I am beyond pleased that this incredibly foolish decision on Belkin's part has come back to bite them in general, and hilariously entertained to see that Belkin's temporary workaround was effectively "spoof DNS traffic to heartbeat.belkin.com to a server on your local network that will pingback to fix your ISP's broken clients"
"We have to go forth and crush every world view that doesn't believe in tolerance and free speech." - David Brin
I think you need to review your boolean logic. !(a && b) is equivalent to !a || !b
I wrote scripts to do ADSL load-balancing / failover using kernel patches that allowed all kinds of things that aren't in the base kernel. Problem was that our ADSL modems were sucky and wouldn't bring the connection back up when it could have done, so I stuck a £5 Velleman electronics kit and a couple of relays into a box, and with USB control we could reset them from the router itself.

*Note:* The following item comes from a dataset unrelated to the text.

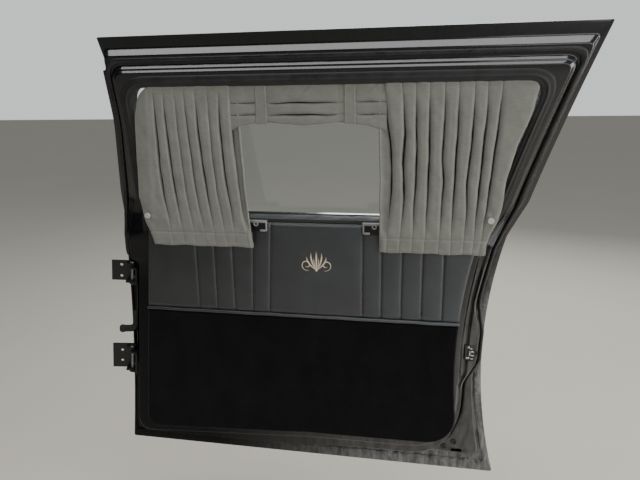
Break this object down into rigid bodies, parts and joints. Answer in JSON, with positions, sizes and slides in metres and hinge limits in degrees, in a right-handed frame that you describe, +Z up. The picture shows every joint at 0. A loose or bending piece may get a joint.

It ran a school for 5+ years, even able to stick 3G sticks into the list and let it failover to them when a dead connection was spotted. And, handily, the 3G sticks worked as a perfect "text-to-fix" receptor and also sent out and received text messages on behalf of the school at the same time. Hell, in one emergency, we even just bought a shed-load of SIMs and every time we hit 1Gb data on a SIM, it turned it off, we changed the SIM for the next and threw the first one away (to get around stupid low data limits). We literally didn't have anyone know we'd done it, from inside the school, except myself and the bursar who bought the SIMs. Everything just worked seamlessly.
But, just watch number of packets incoming on connection. It's much easier. If your external DNS is down, you aren't going anywhere anyway, without manual intervention. If the root DNS is down, you're fucked. If traceroute can't trace to your ISP's gateway, you're probably dead anyway. All of these work, there's no need to get too complex and ping-out.
So if you aren't getting DNS packets coming back from simple queries, you might as well consider the connection dead and move onto the next. That's what we did. Then a few second later you'd hear a click, the lights would flash on one of the modems, and in a couple of minutes it's would be back up and pass traffic again.
The biggest problem? We had to put TWO IP's on the external VPN list because you were never quite sure what line was up and handling the route for the VPN. It could be either. Plug both in, let the VPN client try both. End of problem.
Was so sad when I realised that I'd left the hardware and scripts for that at my previous workplace.